(Adds interior ministry statement, background)

DUBAI, April 5 (Reuters) - Assailants shot dead a senior Saudi security officer west of the capital Riyadh on Tuesday, the interior ministry said in a statement carried by state media, and the attack was claimed by the militant Islamic State.

The Western-allied kingdom, the world's top oil exporter, has been hit by a spate of deadly shootings and bombings targeting security forces or its Shi'ite Muslim minority since last year, many of them claimed by Islamic State.

Saudi state news agency SPA quoted an interior ministry spokesman as saying that the officer, Colonel Kitab Majed al-Hammadi, was shot dead in the al-Arja area of al-Dawadimi province west of the Saudi capital.

The spokesman said security authorities were investigating the killing.

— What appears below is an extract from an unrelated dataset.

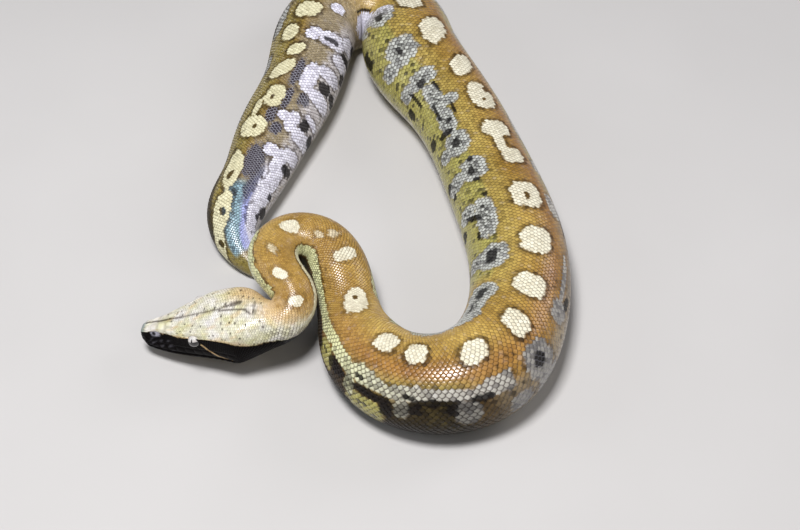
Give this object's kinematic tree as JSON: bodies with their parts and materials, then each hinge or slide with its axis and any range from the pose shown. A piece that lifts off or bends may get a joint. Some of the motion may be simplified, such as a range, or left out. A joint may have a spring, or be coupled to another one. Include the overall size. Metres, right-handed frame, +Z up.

Islamic State's Amaq news website said the group's Saudi branch, known as the Nejd Province, carried out the attack and identified Hammadi as the director of internal security in the al-Quwayiyah region.

Islamic State views Shi'ites as heretics but is also bitterly opposed to Sunni Muslim Gulf Arab rulers and is seen to be trying to stir up sectarian strife on the Arabian Peninsula to bring about the overthrow of its ruling dynasties.

The Nejd Province group claimed responsibility on Sunday for an explosion next to a police station south of Riyadh that killed one person and damaged police vehicles.